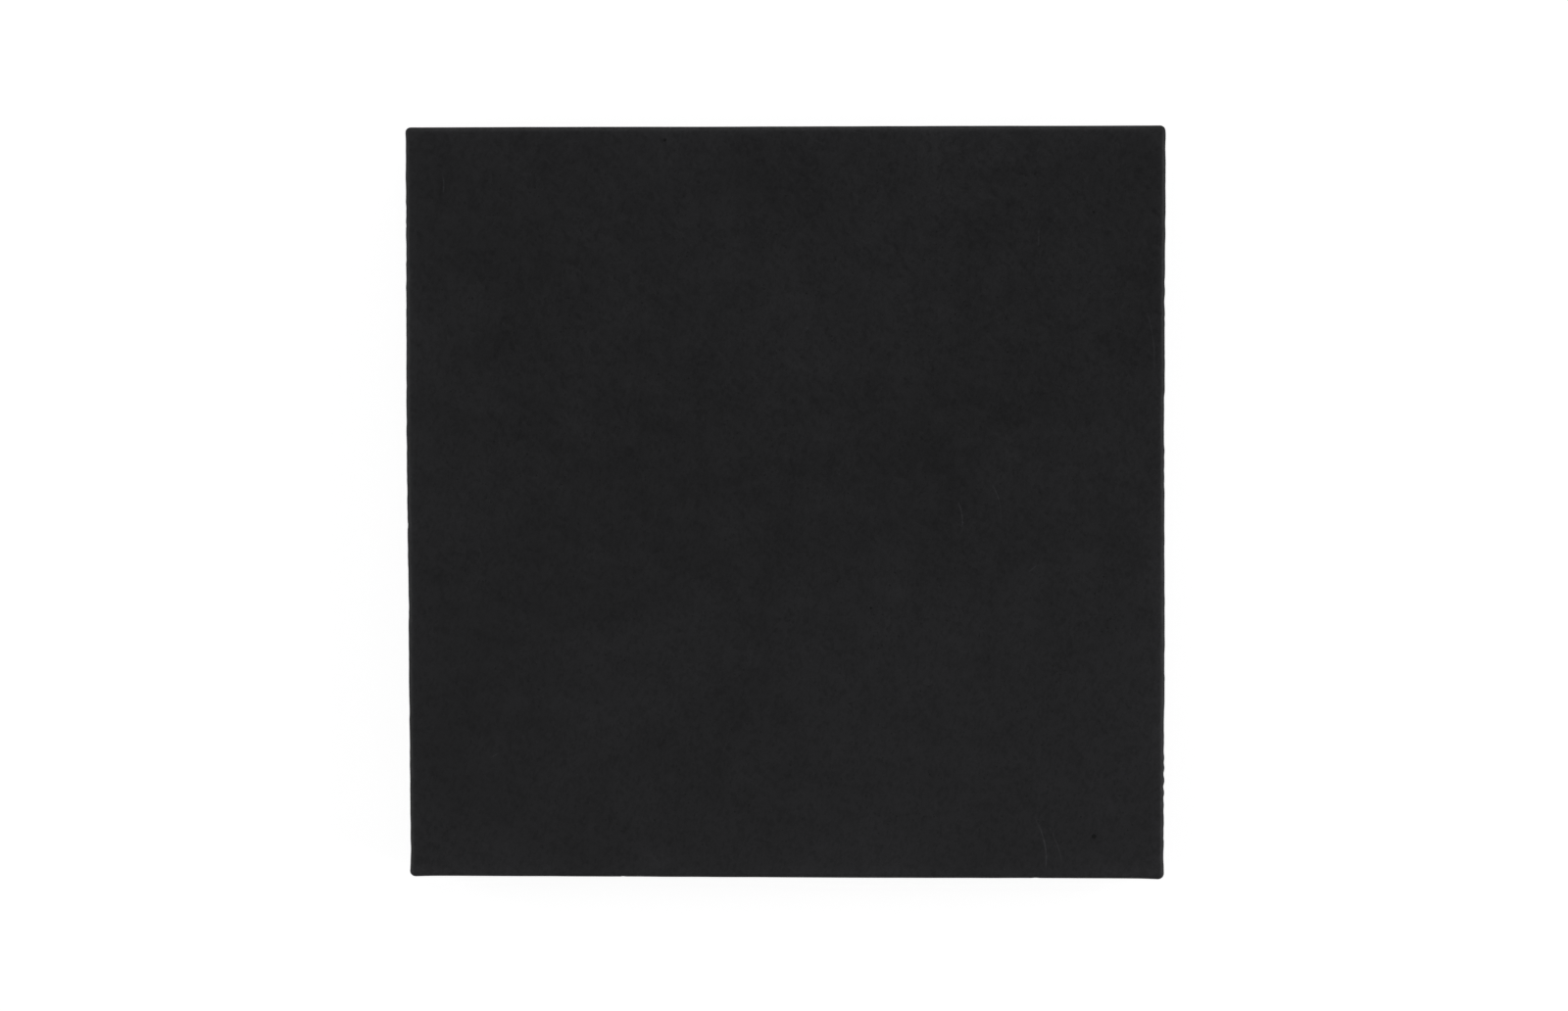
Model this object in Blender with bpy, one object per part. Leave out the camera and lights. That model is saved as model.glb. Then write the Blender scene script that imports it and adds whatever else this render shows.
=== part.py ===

#####

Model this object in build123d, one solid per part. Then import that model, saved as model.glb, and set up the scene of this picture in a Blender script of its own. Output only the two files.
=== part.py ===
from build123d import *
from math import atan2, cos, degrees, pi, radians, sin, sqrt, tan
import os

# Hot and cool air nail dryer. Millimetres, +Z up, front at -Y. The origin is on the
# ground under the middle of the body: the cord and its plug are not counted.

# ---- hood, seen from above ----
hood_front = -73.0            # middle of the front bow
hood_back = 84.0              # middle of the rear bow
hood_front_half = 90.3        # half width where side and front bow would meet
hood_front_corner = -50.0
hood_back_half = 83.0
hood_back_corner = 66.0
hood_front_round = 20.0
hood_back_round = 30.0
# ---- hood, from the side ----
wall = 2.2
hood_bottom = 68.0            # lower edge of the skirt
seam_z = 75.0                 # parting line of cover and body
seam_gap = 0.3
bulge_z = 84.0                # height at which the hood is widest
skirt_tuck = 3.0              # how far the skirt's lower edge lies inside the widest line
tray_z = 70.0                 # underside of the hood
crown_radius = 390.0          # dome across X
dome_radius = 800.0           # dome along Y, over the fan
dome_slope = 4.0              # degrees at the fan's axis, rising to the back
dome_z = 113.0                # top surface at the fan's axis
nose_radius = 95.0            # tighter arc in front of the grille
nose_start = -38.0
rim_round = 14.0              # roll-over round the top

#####

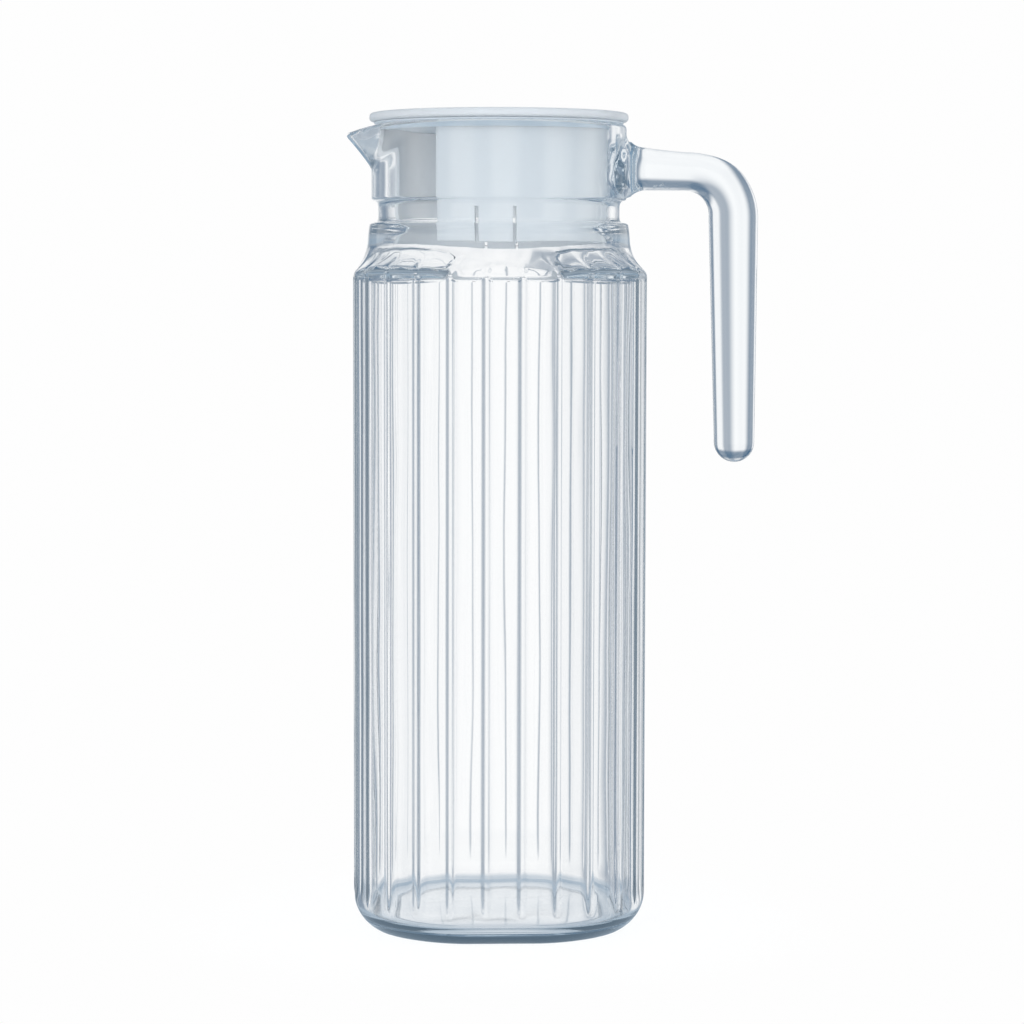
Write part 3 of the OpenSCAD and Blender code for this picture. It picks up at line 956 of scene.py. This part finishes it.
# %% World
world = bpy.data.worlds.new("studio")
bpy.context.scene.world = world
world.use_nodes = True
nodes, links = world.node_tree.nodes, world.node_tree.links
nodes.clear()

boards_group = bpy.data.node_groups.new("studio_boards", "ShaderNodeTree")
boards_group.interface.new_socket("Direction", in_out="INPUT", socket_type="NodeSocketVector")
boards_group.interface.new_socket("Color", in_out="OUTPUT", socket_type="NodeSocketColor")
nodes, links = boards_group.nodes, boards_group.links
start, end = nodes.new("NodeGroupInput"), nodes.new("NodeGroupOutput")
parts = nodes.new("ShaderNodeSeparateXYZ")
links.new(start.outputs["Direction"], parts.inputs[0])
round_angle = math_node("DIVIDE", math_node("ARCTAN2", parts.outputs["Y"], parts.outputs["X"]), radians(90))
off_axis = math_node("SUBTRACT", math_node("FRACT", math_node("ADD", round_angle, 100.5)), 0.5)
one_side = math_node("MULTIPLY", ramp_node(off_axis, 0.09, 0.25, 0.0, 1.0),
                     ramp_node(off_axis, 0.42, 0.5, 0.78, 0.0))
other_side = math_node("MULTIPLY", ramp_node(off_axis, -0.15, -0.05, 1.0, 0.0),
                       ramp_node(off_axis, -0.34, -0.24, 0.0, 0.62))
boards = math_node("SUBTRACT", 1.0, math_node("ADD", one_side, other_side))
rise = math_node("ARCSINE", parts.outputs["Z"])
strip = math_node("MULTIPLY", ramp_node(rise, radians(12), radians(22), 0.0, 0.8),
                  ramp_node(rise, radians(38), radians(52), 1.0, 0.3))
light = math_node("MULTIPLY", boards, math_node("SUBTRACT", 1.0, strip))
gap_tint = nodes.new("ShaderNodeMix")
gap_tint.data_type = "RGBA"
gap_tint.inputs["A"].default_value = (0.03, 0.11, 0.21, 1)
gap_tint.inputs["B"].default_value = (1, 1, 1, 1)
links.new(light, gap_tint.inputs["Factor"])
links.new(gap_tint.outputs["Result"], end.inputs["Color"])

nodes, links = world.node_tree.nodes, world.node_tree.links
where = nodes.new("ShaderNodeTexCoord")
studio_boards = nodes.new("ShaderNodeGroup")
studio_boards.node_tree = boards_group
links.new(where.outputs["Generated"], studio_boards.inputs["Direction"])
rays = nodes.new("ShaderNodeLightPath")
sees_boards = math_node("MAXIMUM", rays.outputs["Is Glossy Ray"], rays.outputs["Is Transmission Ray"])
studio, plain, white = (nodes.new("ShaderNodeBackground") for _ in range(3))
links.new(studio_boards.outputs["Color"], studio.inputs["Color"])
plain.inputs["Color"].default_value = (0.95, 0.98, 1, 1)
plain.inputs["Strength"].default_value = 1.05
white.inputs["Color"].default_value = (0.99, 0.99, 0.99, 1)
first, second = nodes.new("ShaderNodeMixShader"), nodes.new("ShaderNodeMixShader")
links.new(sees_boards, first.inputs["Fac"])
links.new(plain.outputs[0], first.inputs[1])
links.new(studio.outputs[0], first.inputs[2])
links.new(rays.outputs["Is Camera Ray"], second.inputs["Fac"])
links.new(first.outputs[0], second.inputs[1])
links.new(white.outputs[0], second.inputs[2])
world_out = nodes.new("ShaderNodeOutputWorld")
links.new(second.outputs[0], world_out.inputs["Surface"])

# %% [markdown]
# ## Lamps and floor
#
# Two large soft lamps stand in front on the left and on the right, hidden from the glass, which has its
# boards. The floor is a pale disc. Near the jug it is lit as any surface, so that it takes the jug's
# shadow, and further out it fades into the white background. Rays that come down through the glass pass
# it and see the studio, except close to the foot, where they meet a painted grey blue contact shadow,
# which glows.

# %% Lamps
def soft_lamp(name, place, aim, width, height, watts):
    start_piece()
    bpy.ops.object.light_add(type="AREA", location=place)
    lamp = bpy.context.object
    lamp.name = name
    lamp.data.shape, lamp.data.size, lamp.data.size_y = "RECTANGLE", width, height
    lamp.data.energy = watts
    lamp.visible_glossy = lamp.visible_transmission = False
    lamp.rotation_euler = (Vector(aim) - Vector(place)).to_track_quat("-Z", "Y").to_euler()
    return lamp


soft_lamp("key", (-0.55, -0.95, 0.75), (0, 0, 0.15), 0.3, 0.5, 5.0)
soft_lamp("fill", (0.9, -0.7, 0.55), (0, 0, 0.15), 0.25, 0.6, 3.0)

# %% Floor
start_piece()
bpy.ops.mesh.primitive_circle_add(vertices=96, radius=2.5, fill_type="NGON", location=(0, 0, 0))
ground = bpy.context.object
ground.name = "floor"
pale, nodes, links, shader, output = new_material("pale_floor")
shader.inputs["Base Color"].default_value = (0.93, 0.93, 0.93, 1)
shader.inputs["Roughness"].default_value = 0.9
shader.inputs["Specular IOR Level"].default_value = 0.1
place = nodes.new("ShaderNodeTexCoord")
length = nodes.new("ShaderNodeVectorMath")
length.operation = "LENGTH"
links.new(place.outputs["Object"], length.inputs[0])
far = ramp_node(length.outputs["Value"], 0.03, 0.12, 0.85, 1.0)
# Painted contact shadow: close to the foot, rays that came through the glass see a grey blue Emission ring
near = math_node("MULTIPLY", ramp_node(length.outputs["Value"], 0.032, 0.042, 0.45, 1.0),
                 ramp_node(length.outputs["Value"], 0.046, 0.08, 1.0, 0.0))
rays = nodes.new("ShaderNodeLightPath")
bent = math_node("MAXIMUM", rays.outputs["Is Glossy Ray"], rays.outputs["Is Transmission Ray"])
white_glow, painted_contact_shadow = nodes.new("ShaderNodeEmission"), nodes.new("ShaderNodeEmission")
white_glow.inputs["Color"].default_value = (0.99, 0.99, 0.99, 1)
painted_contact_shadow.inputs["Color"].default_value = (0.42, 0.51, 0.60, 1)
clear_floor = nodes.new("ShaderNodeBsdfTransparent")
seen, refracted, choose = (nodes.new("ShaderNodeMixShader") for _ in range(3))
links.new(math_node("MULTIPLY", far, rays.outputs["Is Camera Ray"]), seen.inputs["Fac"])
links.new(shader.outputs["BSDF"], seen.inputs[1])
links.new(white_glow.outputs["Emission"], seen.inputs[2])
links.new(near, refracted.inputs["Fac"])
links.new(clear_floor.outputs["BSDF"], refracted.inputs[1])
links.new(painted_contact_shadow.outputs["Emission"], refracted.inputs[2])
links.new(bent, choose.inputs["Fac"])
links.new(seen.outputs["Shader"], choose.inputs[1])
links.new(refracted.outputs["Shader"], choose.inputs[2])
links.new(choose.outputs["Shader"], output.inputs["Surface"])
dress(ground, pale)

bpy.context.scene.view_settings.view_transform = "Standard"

#####

From the listing above, report the number of lines containing the string "script", without any accompanying remarks.

2